SEOUL, Nov. 13 (Korea Bizwire) — South Korea announced plans to kick-start the so-called reverse annuity mortgage market Wednesday in an effort to help support elderly homeowners financially.
The measure, unveiled by a pan-governmental task force on population policy, would lower the age limit for applicants for reverse annuity mortgages to 55 from the current 60 years old.
The government will also push to expand the scope of eligible homes. Owners of homes with a government-set price of 900 million won (US$771,000) or lower will be allowed to take out reverse mortgages.
Currently, owners of houses with a market price of 900 million won or lower are eligible. Government-set home prices usually amount to about 70 percent of market prices.

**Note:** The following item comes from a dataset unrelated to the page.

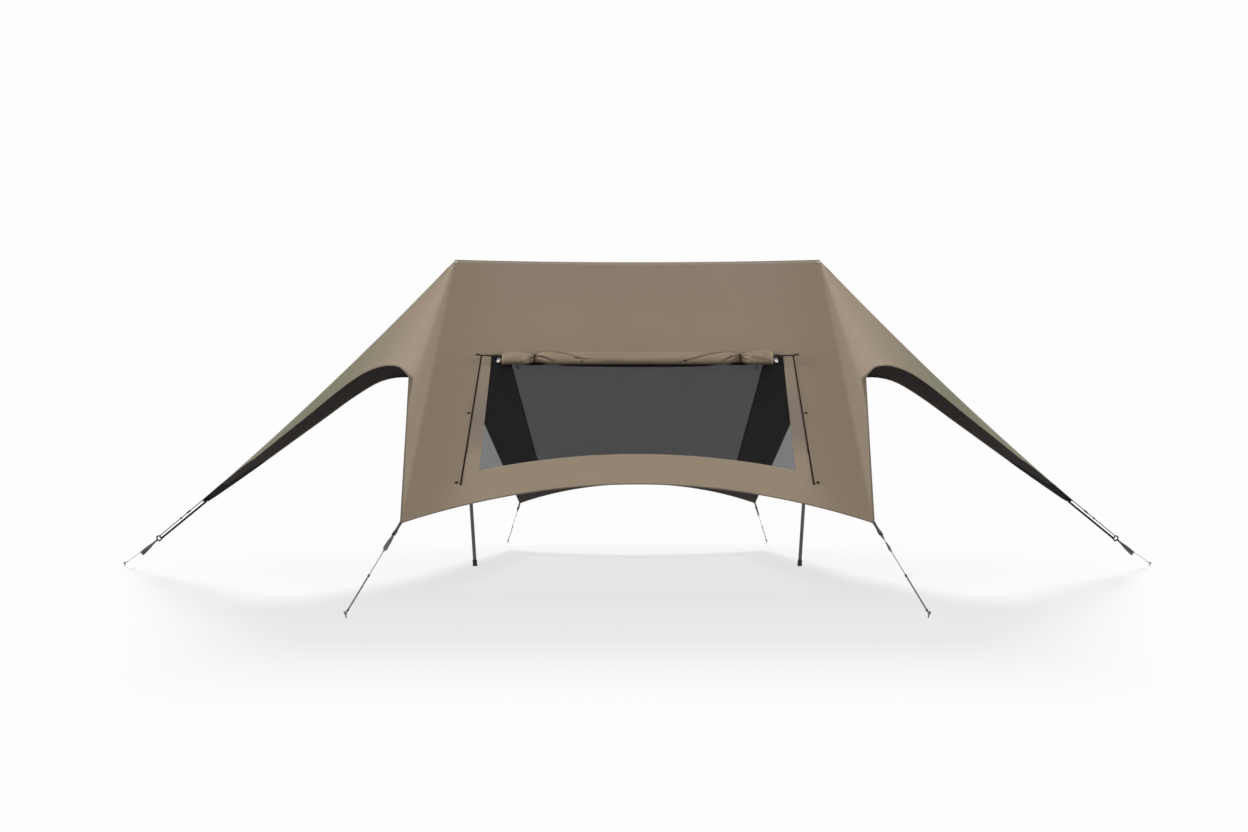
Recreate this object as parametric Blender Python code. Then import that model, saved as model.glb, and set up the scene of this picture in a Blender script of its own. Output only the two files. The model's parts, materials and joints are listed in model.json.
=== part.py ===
"""A camping sun shelter: a taut canvas roof over two poles, with two long pointed wings.

The ridge runs along X, the front looks towards -Y, and the ground is z = 0.
Every canvas piece is measured on its outer face and is CLOTH thick, straight down.
A place on the front or rear roof is given as (x, s): s is 0 at the ridge and 1 at the corners.
"""

import math

import bmesh
import bpy
from mathutils import Vector

# The frame of the shelter
RIDGE_HALF = 1.308
RIDGE_HEIGHT = 2.200
CORNER_X = 1.131
CORNER_Y = 2.300
CORNER_Z = 0.404
POLE_FOOT_X = 1.166

# How the taut cloth hangs between its edges
RIDGE_SAG = 0.018
PANEL_SAG = 0.036
OUTWARD_TILT = 0.20
WING_SAG = 0.043
HEM_RISE = 0.117

# The side edge climbs from the corner to the notch, and then sweeps over the entrance to the wing tip
NOTCH_X = 1.349
NOTCH_S = 0.530
ARCH = [
    (1.545, 0.697, 1.344),
    (1.725, 0.309, 1.398),
    (1.883, 0.230, 1.358),
    (2.084, 0.183, 1.243),
]
WING_EDGE_END = (3.105, 0.014, 0.474)
WING_TIP = (3.116, 0.0, 0.483)

# The mesh windows: the rear one is taller and wider than the front one
WINDOW_TOP = 0.4375
WINDOW_TOP_BOW = 0.0125
WINDOW_TOP_HALF = 0.887
WINDOW_FOOT = 0.792
WINDOW_FOOT_BOW = 0.0575
WINDOW_FOOT_HALF = 0.813
WINDOW_TAPER = 0.1855
REAR_TOP = 0.330
REAR_TOP_HALF = 1.016
REAR_TAPER = 0.262
REAR_FOOT = 0.835
REAR_FOOT_BOW = 0.055
REAR_FOOT_HALF = 0.880

# The two flaps, rolled up over the windows and tied; the rear one is as much longer as its window is wider
ROLL_S = 0.470
ROLL_S_DROP = 0.010
REAR_ROLL_S = 0.348
REAR_STRETCH = 1.145
TIE_X = 0.620
TIE_WIDTH = 0.020
ROLL_NECK = 0.029
ROLL_NECK_HALF = 0.014
ROLL_MIDDLE = [(0.0, 0.036), (0.16, 0.036), (0.31, 0.034), (0.46, 0.036), (0.56, 0.035)]
ROLL_END = [(0.68, 0.038), (0.74, 0.040), (0.80, 0.036), (0.822, 0.026)]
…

Reverse annuity mortgages, secured by homes, allow elderly citizens to get money on a monthly basis like a pension and do not require monthly mortgage payments.
The government said the new steps will allow an additional 1.35 million households to be eligible for the reverse mortgages.
The plans are meant to help bolster the post-retirement finances of senior citizens, as more than 70 percent of their asserts are real estate, making it hard for them to generate cash.
South Korea is struggling with fast population aging on the back of advances in medical know-how and greater health awareness.
The country became an aged society in 2017, with the ratio of people aged 65 or older hitting 14 percent of its 50 million population. The proportion is projected to reach 20 percent in 2026.
The task force also said the government would move to help promote local financial companies’ forays into innovative business sectors by easing leverage rules.
Financial authorities will maintain card firms’ leverage ratio, or the portion of equity capital to total assets, at the current six-fold level but exclude loans connected to big data-related new businesses from asset calculation.
The envisioned rule change, set to take effect in January, comes in response to card issuers’ complaints that the strict leverage rule makes it hard for them to break into new business areas.